In 2017, Suzki spent 131.5 million yen (S$1.6 million) on R&D, and produces roughly twice as many automobiles as Mazda does, but the latter spent almost as much on R&D (126.9 million yen).

It also knows that a future is best built today: while Skyactiv X is a big breakthrough, Mazda laid the groundwork for it very early on.

"We began research into Skyactiv X a decade ago, at the same time we began the programme for Skyactiv diesel engines you see today," said Mr Kojima.

Mazda now revels in its independence, but that's also because it knows well the other costs that come with belonging to a larger group.

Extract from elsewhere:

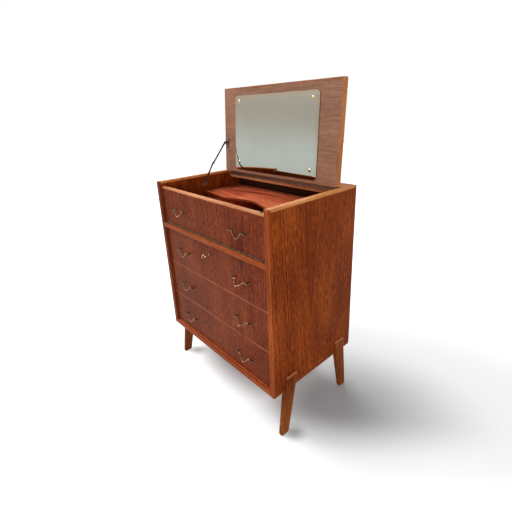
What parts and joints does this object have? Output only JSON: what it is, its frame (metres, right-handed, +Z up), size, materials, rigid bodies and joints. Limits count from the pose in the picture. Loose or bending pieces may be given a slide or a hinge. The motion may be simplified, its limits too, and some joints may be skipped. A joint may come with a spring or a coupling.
{
  "type": "dressing chest",
  "caption": "Teak dressing chest with drawers, drop bail pulls, splayed tapered legs, a fall front and a hinged lid with a mirror inside over a shelved well.",
  "frame": {"origin": "centre of the whole piece's box, on the floor", "axes": "+Z up, -Y out of the drawers' fronts, +X to the right seen from the front"},
  "size_m": [0.72, 0.4725, 1.2586],
  "materials": {
    "side_veneer": "oiled teak veneer",
    "lipping": "oiled solid teak",
    "front_veneer": "oiled teak veneer",
    "case_veneer": "oiled teak veneer",
    "back_board": "matt plywood",
    "pale_wood": "bare beech",
    "leg_teak": "oiled solid teak",
    "brass": "worn brass",
    "pull_brass": "antique brass, darkened",
    "mirror_silver": "silvered glass with a bevelled edge",
    "lock_steel": "plain steel",
    "bumper_felt": "soft matt"
  },
  "bodies": {
    "case": {"side_panel_left": "side_veneer", "side_panel_right": "side_veneer", "side_lippings": "lipping", "case_bottom": "case_veneer", "well_floor": "case_veneer", "case_front_lippings": "lipping", "back_panel": "back_board", "rear_top_board": "side_veneer", "hinge_rail": "lipping", "vanity_shelf": "case_veneer", "shelf_lipping": "lipping", "shelf_box": "case_veneer", "well_battens": "pale_wood", "drawer_runners": "pale_wood", "leg_front_left": "leg_teak", "leg_front_right": "leg_teak", "leg_rear_left": "leg_teak", "leg_rear_right": "leg_teak", "hinge_case_leaf": "brass", "hinge_pins": "brass", "fall_hinge_case_leaf": "brass", "stay_side_plate": "brass", "stay_plate_screws": "brass"},
    "fall_front": {"top_front_panel": "front_veneer", "top_pull_posts": "pull_brass", "fall_hinge_front_leaf": "brass", "lid_bumpers": "bumper_felt"},
    "lid": {"lid_board": "case_veneer", "lid_lippings": "lipping", "mirror_glass": "mirror_silver", "mirror_screws": "brass", "hinge_lid_leaf": "brass", "stay_lid_bracket": "brass", "stay_bracket_screws": "brass"},
    "stay_lower_arm": {"stay_lower_arm": "brass"},
    "stay_upper_arm": {"stay_upper_arm": "brass"},
    "drawer_lower": {"drawer_lower_front": "front_veneer", "drawer_lower_sides": "pale_wood", "drawer_lower_bottom": "pale_wood", "drawer_lower_pull_posts": "pull_brass"},
    "drawer_middle": {"drawer_middle_front": "front_veneer", "drawer_middle_sides": "pale_wood", "drawer_middle_bottom": "pale_wood", "drawer_middle_pull_posts": "pull_brass"},
    "drawer_upper": {"drawer_upper_front": "front_veneer", "drawer_upper_sides": "pale_wood", "drawer_upper_bottom": "pale_wood", "drawer_upper_pull_posts": "pull_brass", "lock_case": "lock_steel", "escutcheon": "brass"},
    "bail_top_left": {"bail_top_left": "pull_brass"},
    "bail_top_right": {"bail_top_right": "pull_brass"},
    "bail_upper_left": {"bail_upper_left": "pull_brass"},
    "bail_upper_right": {"bail_upper_right": "pull_brass"},
    "bail_middle_left": {"bail_middle_left": "pull_brass"},
    "bail_middle_right": {"bail_middle_right": "pull_brass"},
    "bail_lower_left": {"bail_lower_left": "pull_brass"},
    "bail_lower_right": {"bail_lower_right": "pull_brass"},
    "lock_bolt": {"lock_bolt": "lock_steel"},
    "key": {"key": "brass"}
  },
  "joints": [
    {"name": "lid_hinge", "type": "hinge", "parent": "case", "child": "lid", "pos_m": [0, 0.1643, 0.891], "axis": [1, 0, 0], "range_deg": [0, 93.8]},
    {"name": "stay_lower_pivot", "type": "hinge", "parent": "case", "child": "stay_lower_arm", "pos_m": [-0.327, 0.0158, 0.855], "axis": [1, 0, 0], "range_deg": [0, 127.8]},
    {"name": "stay_upper_pivot", "type": "hinge", "parent": "lid", "child": "stay_upper_arm", "pos_m": [-0.3235, 0.14298, 1.0227], "axis": [1, 0, 0], "range_deg": [-136.75, 0]},
    {"name": "fall_front_hinge", "type": "hinge", "parent": "case", "child": "fall_front", "pos_m": [0, -0.205, 0.7134], "axis": [1, 0, 0], "range_deg": [0, 90]},
    {"name": "drawer_lower_slide", "type": "slide", "parent": "case", "child": "drawer_lower", "axis": [0, -1, 0], "range_m": [0, 0.3]},
    {"name": "drawer_middle_slide", "type": "slide", "parent": "case", "child": "drawer_middle", "axis": [0, -1, 0], "range_m": [0, 0.3]},
    {"name": "drawer_upper_slide", "type": "slide", "parent": "case", "child": "drawer_upper", "axis": [0, -1, 0], "range_m": [0, 0.3]},
    {"name": "bail_top_left_pivot", "type": "hinge", "parent": "fall_front", "child": "bail_top_left", "pos_m": [-0.19, -0.2157, 0.78625], "axis": [-1, 0, 0], "range_deg": [-35, 105]},
    {"name": "bail_top_right_pivot", "type": "hinge", "parent": "fall_front", "child": "bail_top_right", "pos_m": [0.19, -0.2157, 0.78625], "axis": [-1, 0, 0], "range_deg": [-23, 117]},
    {"name": "bail_upper_left_pivot", "type": "hinge", "parent": "drawer_upper", "child": "bail_upper_left", "pos_m": [-0.19, -0.2157, 0.60783], "axis": [-1, 0, 0], "range_deg": [-28, 112]},
    {"name": "bail_upper_right_pivot", "type": "hinge", "parent": "drawer_upper", "child": "bail_upper_right", "pos_m": [0.19, -0.2157, 0.60783], "axis": [-1, 0, 0], "range_deg": [-70, 70]},
    {"name": "bail_middle_left_pivot", "type": "hinge", "parent": "drawer_middle", "child": "bail_middle_left", "pos_m": [-0.19, -0.2157, 0.4485], "axis": [-1, 0, 0], "range_deg": [-35, 105]},
    {"name": "bail_middle_right_pivot", "type": "hinge", "parent": "drawer_middle", "child": "bail_middle_right", "pos_m": [0.19, -0.2157, 0.4485], "axis": [-1, 0, 0], "range_deg": [-55, 85]},
    {"name": "bail_lower_left_pivot", "type": "hinge", "parent": "drawer_lower", "child": "bail_lower_left", "pos_m": [-0.19, -0.2157, 0.28917], "axis": [-1, 0, 0], "range_deg": [-25, 115]},
    {"name": "bail_lower_right_pivot", "type": "hinge", "parent": "drawer_lower", "child": "bail_lower_right", "pos_m": [0.19, -0.2157, 0.28917], "axis": [-1, 0, 0], "range_deg": [-35, 105]},
    {"name": "key_turn", "type": "hinge", "parent": "drawer_upper", "child": "key", "pos_m": [-0.002, -0.2027, 0.6466], "axis": [0, 1, 0], "range_deg": [0, 90.1]},
    {"name": "bolt_slide", "type": "slide", "parent": "drawer_upper", "child": "lock_bolt", "axis": [0, 0, 1], "range_m": [0, 0.009]}
  ],
  "couplings": [
    {"joint": "stay_lower_pivot", "follows": "lid_hinge", "ratio": 1.3619},
    {"joint": "stay_upper_pivot", "follows": "lid_hinge", "ratio": -1.4573},
    {"joint": "key_turn", "follows": "bolt_slide", "rad_per_m": 174.53}
  ]
}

Ford had a controlling stake in Mazda from 1995 to 2008, and while the access to a larger group's resources was useful, it also came with serious downsides.

"Under Ford, we had to adopt things, which we felt weren't always optimal. This could be everything from marketing to engine or platform technology," says Mr Niinai.

In other words, Mazda's technological edge was blunted by the necessities of cost-cutting and platform sharing. When Ford divested itself of the ownership in 2008 after the financial crisis, Mazda's then president, Takashi Yamanouchi, described it as a "godsend", and the company was free to pursue its own direction.

In fact, being aware of Mazda's small size forces management to focus on its most crucial projects."Our resources are limited, so unlike bigger automakers, we don't have the array of options in which to invest our R&D funds," said Mr Hitomi, "That's why we're betting on Skyactiv X."